8.3 Governing Law and Jurisdiction. This Agreement is governed by and construed under the laws of the United States and the State of California as applied to agreements entered into and to be performed entirely within California between California residents. Any dispute, claim or controversy arising out of or relating to this Agreement or the breach, termination, enforcement, interpretation or validity thereof, including the determination of the scope or applicability of this agreement to arbitrate, shall be determined by arbitration in San Francisco, California before one arbitrator. The arbitration shall be administered by JAMS pursuant to its Comprehensive Arbitration Rules and Procedures. Judgment on the award may be entered in any court having jurisdiction. This clause shall not preclude parties from seeking provisional remedies in aid of arbitration from a court of appropriate jurisdiction. Notwithstanding the above, nothing in this Agreement shall be deemed as preventing Minerva from seeking injunctive relief (or any other provisional remedy) from any court having jurisdiction over the parties and the subject matter of the dispute as necessary to protect a Minerva’s name, proprietary information, trade secrets, know-how, or any other intellectual property or proprietary rights. In any action to enforce this Agreement, the prevailing party will be awarded all court and arbitration costs and reasonable attorneys’ fees incurred, including all costs and attorneys’ fees incurred in enforcing and collecting any judgment and on appeal.
8.4 Assignment. User shall not, voluntarily, by operation of law, or otherwise, assign its rights under this Agreement or delegate any performance without the prior written consent of Minerva, and any attempt to assign or delegate in violation of the foregoing is void. Subject to the foregoing, this Agreement is binding on, and will inure to the benefit of, the parties of this Agreement and their respective successors and permitted assigns.
8.5 Severability. If any provision of this Agreement is held invalid or unenforceable for any reason, the remainder of the provision will be amended to achieve as closely as possible the economic effect of the original provision and all other provisions shall continue in full force and effect.
8.6 Waiver. No term or provision hereof shall be considered waived by either party, and no breach excused by either party, unless such waiver or consent is in writing signed on behalf of the party against whom the waiver is asserted.
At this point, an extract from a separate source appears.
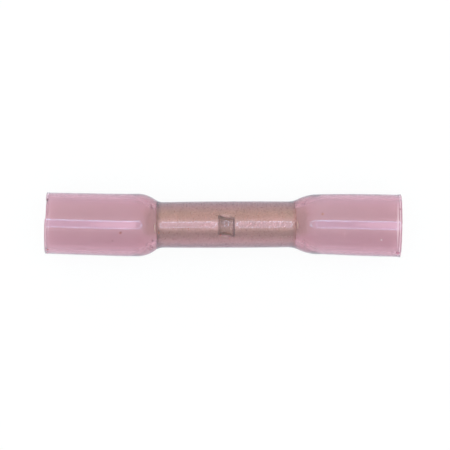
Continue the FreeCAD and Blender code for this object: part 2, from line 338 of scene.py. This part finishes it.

No consent by a party to, or waiver of, a breach by the other party, whether express or implied, shall constitute that party’s consent to, waiver of, or excuse of any other, different, or subsequent breach by the other party.
8.7 Entire Agreement. This Agreement constitutes the entire agreement between the parties relating to this subject matter and supersedes all prior or simultaneous understandings, representations, discussions, negotiations, and agreements, whether written or oral, with respect to such subject matter.